11. PREPARATION TIPS

Start early. It sounds obvious, but people wait until the last month and then rush through everything. Give yourself time to gather documents and speak to your employer so they can assign your certificate of sponsorship when you need it.

Double-check every detail. Make sure your occupation code matches your current visa. Make sure your salary meets the threshold for your situation. Make sure the dates line up. A small mistake can slow your case or even lead to refusal.

Keep your records tidy. Save copies of everything you submit. Hold on to your confirmation email, your receipts, and any messages from the Home Office. You might need them later for checks or future applications.

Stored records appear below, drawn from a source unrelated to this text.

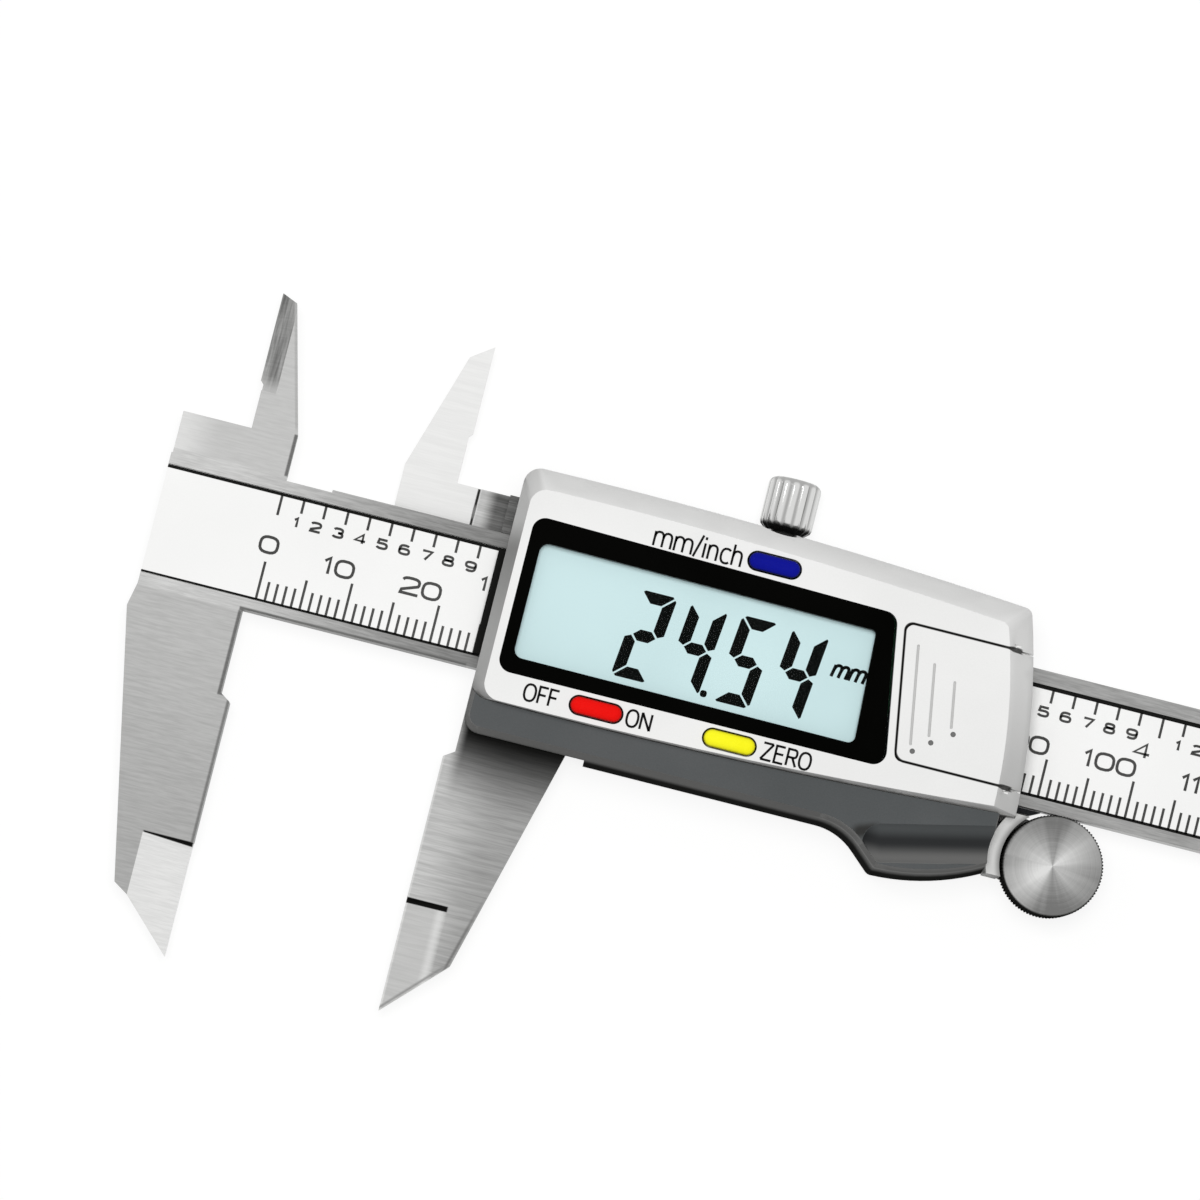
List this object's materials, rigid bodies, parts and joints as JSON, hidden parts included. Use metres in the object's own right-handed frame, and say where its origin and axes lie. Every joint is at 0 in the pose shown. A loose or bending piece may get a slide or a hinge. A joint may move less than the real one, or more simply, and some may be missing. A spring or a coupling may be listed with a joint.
{
  "type": "digital caliper",
  "caption": "Digital caliper: hardened beam with outside and inside jaws, depth rod, sliding display head with buttons, lock screw and thumb roller.",
  "frame": {"origin": "back face of the beam, under the zero line of the scale and half way across the beam; the mount beam_slide marks it", "axes": "+X along the beam to its free end, +Y to the inside jaws, +Z out of the display"},
  "size_m": [0.2622, 0.0753, 0.0136],
  "materials": {
    "satin_steel": "brushed, hardened",
    "polished_steel": "bright turned or plated",
    "black_steel": "blued",
    "brass": "plain",
    "white_film": "printed film",
    "silver_plastic": "silver lacquer, satin",
    "grey_plastic": "satin, dark grey",
    "black_plastic": "plain",
    "clear_window": "clear acrylic with a black printed border",
    "lcd_glass": "liquid crystal cell, pale cyan",
    "rubber": "plain",
    "board": "circuit board",
    "blue_plastic": "gloss",
    "red_plastic": "gloss",
    "yellow_plastic": "gloss"
  },
  "bodies": {
    "beam": {"beam": "satin_steel", "scale_board": "board", "scale_label": "white_film", "end_stop": "satin_steel", "end_stop_screws": "polished_steel"},
    "slider": {"slider_frame": "satin_steel", "back_plate": "satin_steel", "back_plate_screws": "polished_steel", "gib_screws": "polished_steel", "depth_rod": "satin_steel", "depth_rod_screw": "polished_steel", "front_cover": "silver_plastic", "lower_body": "grey_plastic", "case_screws": "polished_steel", "lower_body_screws": "polished_steel", "display_window": "clear_window", "lcd_panel": "lcd_glass", "lcd_holder": "black_plastic", "lcd_connector": "rubber", "circuit_board": "board", "sensor_board": "board", "chip": "black_plastic", "button_switches": "black_plastic", "battery": "polished_steel", "battery_contacts": "brass", "beam_wiper": "rubber", "roller_bracket": "silver_plastic", "bracket_screws": "polished_steel", "roller_axle": "polished_steel", "roller_spring": "black_steel"},
    "thumb_roller": {"thumb_roller": "polished_steel"},
    "gib": {"gib_strip": "brass"},
    "lock_screw": {"lock_screw": "polished_steel"},
    "unit_button": {"unit_button": "blue_plastic"},
    "power_button": {"power_button": "red_plastic"},
    "zero_button": {"zero_button": "yellow_plastic"},
    "battery_cover": {"battery_cover": "silver_plastic"}
  },
  "joints": [
    {"name": "slider_slide", "type": "slide", "parent": "beam", "child": "slider", "axis": [1, 0, 0], "range_m": [-0.02454, 0.12746]},
    {"name": "roller_turn", "type": "hinge", "parent": "slider", "child": "thumb_roller", "pos_m": [0.09329, -0.01346, 0], "axis": [0, 0, 1], "range_deg": [-250, 1285]},
    {"name": "gib_press", "type": "slide", "parent": "slider", "child": "gib", "axis": [0, -1, 0], "range_m": [-0.00025, 0.0000415]},
    {"name": "lock_turn", "type": "hinge", "parent": "gib", "child": "lock_screw", "pos_m": [0.05541, 0, 0.0019], "axis": [0, -1, 0], "range_deg": [-185, 35]},
    {"name": "unit_button_press", "type": "slide", "parent": "slider", "child": "unit_button", "axis": [0, 0, -1], "range_m": [0, 0.0005], "stiffness_N_per_m": 800, "springref_m": -0.0005},
    {"name": "power_button_press", "type": "slide", "parent": "slider", "child": "power_button", "axis": [0, 0, -1], "range_m": [0, 0.0005], "stiffness_N_per_m": 800, "springref_m": -0.0005},
    {"name": "zero_button_press", "type": "slide", "parent": "slider", "child": "zero_button", "axis": [0, 0, -1], "range_m": [0, 0.0005], "stiffness_N_per_m": 800, "springref_m": -0.0005},
    {"name": "battery_cover_slide", "type": "slide", "parent": "slider", "child": "battery_cover", "axis": [1, 0, 0], "range_m": [0, 0.0145]}
  ],
  "couplings": [
    {"joint": "roller_turn", "follows": "slider_slide", "rad_per_m": 175.44},
    {"joint": "lock_turn", "follows": "gib_press", "rad_per_m": 12566}
  ]
}
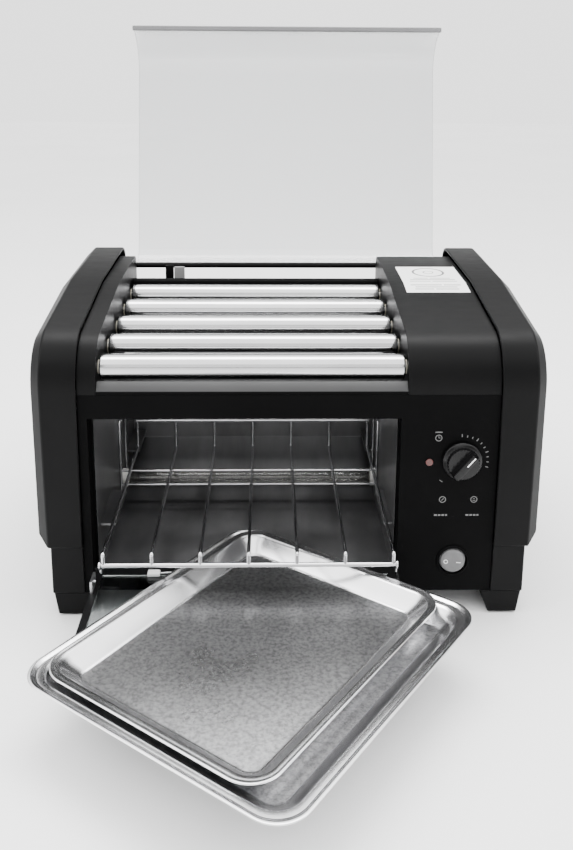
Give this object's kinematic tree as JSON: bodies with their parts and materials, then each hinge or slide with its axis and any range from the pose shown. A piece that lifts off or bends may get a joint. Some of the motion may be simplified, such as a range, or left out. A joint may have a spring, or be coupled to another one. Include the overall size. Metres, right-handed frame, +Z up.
{
  "type": "rotisserie oven",
  "caption": "Countertop roller grill: driven steel rollers under a hinged clear lid, small oven below with glass door, wire rack, two trays, timer knob and round rocker switch.",
  "frame": {"origin": "centre of the whole model at rest, on the table under the rubber foot pads", "axes": "+X to the right as the user faces the panel, +Y towards the rear, +Z up"},
  "size_m": [0.43, 0.6228, 0.5069],
  "materials": {
    "black_plastic": "satin moulded",
    "panel_black": "satin",
    "rubber": "matt",
    "ledge_grey": "satin",
    "galvanised": "dull",
    "polished_steel": "polished",
    "gear_nylon": "moulded",
    "steel_pin": "turned",
    "knob_black": "satin",
    "rocker_grey": "satin",
    "lamp": "clear",
    "label": "printed",
    "quartz": "milky",
    "ceramic": "glazed",
    "chrome_wire": "plated",
    "door_glass": "clear",
    "door_metal": "satin",
    "lid_clear": "clear moulded",
    "trim_grey": "satin",
    "stop_grey": "satin",
    "tray_steel": "bright pressed"
  },
  "bodies": {
    "body": {"side_cover_left": "black_plastic", "side_cover_right": "black_plastic", "feet": "black_plastic", "foot_pads": "rubber", "base_pan": "panel_black", "rear_panel": "panel_black", "rear_deck": "panel_black", "end_housing": "black_plastic", "gear_housing": "black_plastic", "front_panel": "panel_black", "front_ledge": "ledge_grey", "cavity_liner": "galvanised", "drip_deck": "ledge_grey", "panel_screws": "steel_pin", "cord_inlet": "black_plastic", "roller_bushes": "gear_nylon", "idler_pins": "steel_pin", "gear_plate": "galvanised", "motor": "galvanised", "timer_body": "galvanised", "switch_body": "knob_black", "switch_bezel": "knob_black", "indicator_lamp": "lamp", "blank_label": "label", "heater_tubes": "quartz", "heater_end_caps": "ceramic", "element_guards": "chrome_wire", "rack_rails": "galvanised", "lid_brackets": "black_plastic", "lid_stop": "stop_grey"},
    "roller_1": {"roller_tube_1": "polished_steel", "roller_gear_1": "gear_nylon"},
    "roller_2": {"roller_tube_2": "polished_steel", "roller_gear_2": "gear_nylon"},
    "roller_3": {"roller_tube_3": "polished_steel", "roller_gear_3": "gear_nylon"},
    "roller_4": {"roller_tube_4": "polished_steel", "roller_gear_4": "gear_nylon"},
    "roller_5": {"roller_tube_5": "polished_steel", "roller_gear_5": "gear_nylon"},
    "idler_1": {"idler_gear_1": "gear_nylon"},
    "idler_2": {"idler_gear_2": "gear_nylon"},
    "idler_3": {"idler_gear_3": "gear_nylon"},
    "idler_4": {"idler_gear_4": "gear_nylon"},
    "motor_drive": {"motor_shaft": "steel_pin", "motor_gear": "gear_nylon"},
    "knob": {"timer_knob": "knob_black", "timer_shaft": "steel_pin"},
    "rocker": {"switch_rocker": "rocker_grey"},
    "lid": {"lid_sheet": "lid_clear", "lid_trim": "trim_grey", "lid_rod": "black_plastic"},
    "door": {"door_glass": "door_glass", "door_frame": "door_metal", "door_lugs": "steel_pin", "door_handle": "door_metal"},
    "rack": {"wire_rack": "chrome_wire", "rack_hooks": "chrome_wire"},
    "trays": {"outer_tray": "tray_steel", "inner_tray": "tray_steel"}
  },
  "joints": [
    {"name": "roller_1_spin", "type": "hinge", "parent": "body", "child": "roller_1", "pos_m": [-0.031, -0.0108, 0.2207], "axis": [1, 0, 0], "continuous": true},
    {"name": "roller_2_spin", "type": "hinge", "parent": "body", "child": "roller_2", "pos_m": [-0.031, 0.0371, 0.22377], "axis": [1, 0, 0], "continuous": true},
    {"name": "roller_3_spin", "type": "hinge", "parent": "body", "child": "roller_3", "pos_m": [-0.031, 0.085, 0.22684], "axis": [1, 0, 0], "continuous": true},
    {"name": "roller_4_spin", "type": "hinge", "parent": "body", "child": "roller_4", "pos_m": [-0.031, 0.1329, 0.22992], "axis": [1, 0, 0], "continuous": true},
    {"name": "roller_5_spin", "type": "hinge", "parent": "body", "child": "roller_5", "pos_m": [-0.031, 0.18081, 0.23299], "axis": [1, 0, 0], "continuous": true},
    {"name": "idler_1_spin", "type": "hinge", "parent": "body", "child": "idler_1", "pos_m": [0.112, 0.01315, 0.22224], "axis": [1, 0, 0], "continuous": true},
    {"name": "idler_2_spin", "type": "hinge", "parent": "body", "child": "idler_2", "pos_m": [0.112, 0.06105, 0.22531], "axis": [1, 0, 0], "continuous": true},
    {"name": "idler_3_spin", "type": "hinge", "parent": "body", "child": "idler_3", "pos_m": [0.112, 0.10895, 0.22838], "axis": [1, 0, 0], "continuous": true},
    {"name": "idler_4_spin", "type": "hinge", "parent": "body", "child": "idler_4", "pos_m": [0.112, 0.15685, 0.23145], "axis": [1, 0, 0], "continuous": true},
    {"name": "motor_spin", "type": "hinge", "parent": "body", "child": "motor_drive", "pos_m": [0.112, 0.06259, 0.20136], "axis": [1, 0, 0], "continuous": true},
    {"name": "knob_turn", "type": "hinge", "parent": "body", "child": "knob", "pos_m": [0.1455, -0.0313, 0.1445], "axis": [0, 1, 0], "range_deg": [0, 270]},
    {"name": "rocker_tilt", "type": "hinge", "parent": "body", "child": "rocker", "pos_m": [0.142, -0.0273, 0.051], "axis": [0, 0, 1], "range_deg": [0, 16]},
    {"name": "lid_swing", "type": "hinge", "parent": "body", "child": "lid", "pos_m": [0, 0.2327, 0.253], "axis": [1, 0, 0], "range_deg": [0, 100]},
    {"name": "door_swing", "type": "hinge", "parent": "body", "child": "door", "pos_m": [-0.037, -0.0253, 0.0404], "axis": [-1, 0, 0], "range_deg": [0, 90]},
    {"name": "rack_slide", "type": "slide", "parent": "body", "child": "rack", "axis": [0, 1, 0], "range_m": [0, 0.046]},
    {"name": "trays_aside", "type": "hinge", "parent": "door", "child": "trays", "pos_m": [0.23, -0.1663, 0.043], "axis": [0, 0, 1], "range_deg": [0, 180]}
  ],
  "couplings": [
    {"joint": "roller_1_spin", "follows": "roller_3_spin", "ratio": 1},
    {"joint": "roller_2_spin", "follows": "roller_3_spin", "ratio": 1},
    {"joint": "roller_4_spin", "follows": "roller_3_spin", "ratio": 1},
    {"joint": "roller_5_spin", "follows": "roller_3_spin", "ratio": 1},
    {"joint": "idler_1_spin", "follows": "roller_3_spin", "ratio": -1},
    {"joint": "idler_2_spin", "follows": "roller_3_spin", "ratio": -1},
    {"joint": "idler_3_spin", "follows": "roller_3_spin", "ratio": -1},
    {"joint": "idler_4_spin", "follows": "roller_3_spin", "ratio": -1},
    {"joint": "motor_spin", "follows": "roller_3_spin", "ratio": 1},
    {"joint": "door_swing", "follows": "trays_aside", "ratio": 0.5},
    {"joint": "rack_slide", "follows": "trays_aside", "m_per_rad": 0.014641}
  ]
}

Don’t book any travel. Leaving the UK while your application is pending cancels the whole thing. It catches people all the time.

If the Home Office asks for extra documents, respond fast. Quick replies keep things moving.

12. CONCLUSION

Here’s the quick rundown. Apply before your visa expires. Get a fresh certificate of sponsorship every time you extend. Stay inside the UK, Ireland, the Channel Islands or the Isle of Man while the Home Office works on your case. You can keep working for your current employer through the whole process. There’s no cap on extensions, so you can renew as long as you meet the rules. After five years of continuous residence, you may be able to apply for Indefinite Leave to Remain.

Immigration rules and fees shift often, so always check gov.uk right before you submit anything.

If you prepare early, meet the requirements, and file before your visa ends, the process stays straightforward. In my experience, most people get approved when their documents are complete and their details line up cleanly.